Among them, trading volume for the $55 put option reached its highest level since early April, when OPEC shocked the market by announcing that the supply increase would be three times the originally planned amount.
As previously mentioned by WallstreetCN, OPEC+ member countries will hold a video conference on Sunday to discuss how to handle the currently suspended 1.66 million barrels per day in supply. Saudi Arabia hopes to speed up the next oil production increase.
As a result, the market's willingness to seek protection against downside risks has risen sharply. The price of the $60 put option for December delivery soared from $0.59 to $1.35 within just three days. The premium of put options relative to call options has reached its highest point since early August.
According to WallstreetCN, US non-farm payroll data in August was bleak, weak employment triggered concerns over crude oil demand, and combined with news that OPEC+ may increase production on Sunday, crude oil prices continued this week's downward trend, falling 2% on Friday. WTI crude oil futures once fell below $62, and Brent crude fell to the $66 mark.

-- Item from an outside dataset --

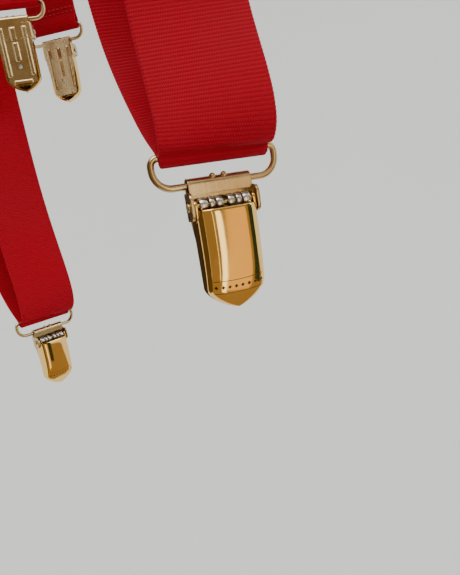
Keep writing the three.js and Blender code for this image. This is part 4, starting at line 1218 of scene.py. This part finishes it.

(WTI crude oil futures drop)
Saudi-led Production Push to Regain Market Share
It is reported that Saudi Arabia is pushing OPEC+ to increase production ahead of the original plan to restore supply by the end of next year. According to informed sources, Saudi Arabia hopes to offset declining prices by raising production and regain market share previously lost to rivals.
OPEC representatives said that Saudi Arabia is eager to reclaim sales volume that was lost to competitors such as US shale oil producers.
Over the past five months, the alliance has already accelerated the resumption of a batch of previously shut-in production capacity and now faces a decision on how to handle the remaining 1.66 million barrels per day of suspended supply.
Livia Gallarati, global head of crude oil at Energy Aspects Ltd., said in a media interview:
The latest news we’ve heard from the group indicates that they are seriously considering lifting this last batch of suspended supply as soon as possible, rather than later.
Rising Risk of Oversupply
Further production increases will threaten to intensify the Q4 oversupply expected by forecasting agencies such as the International Energy Agency, putting additional downward pressure on oil prices.
Analysts and traders anticipate a global crude oil surplus will form by the end of the year.
According to a previous article by WallstreetCN, Goldman Sachs expects that oil supply growth driven by non-OPEC countries (excluding the US) will lead to a global surplus of 1.8 million barrels/day in 2026, which will eventually push Brent prices down to $50 per barrel by the end of 2026.
If oil prices break below $60, it will be favorable for US President Trump, who has repeatedly attempted to talk prices down.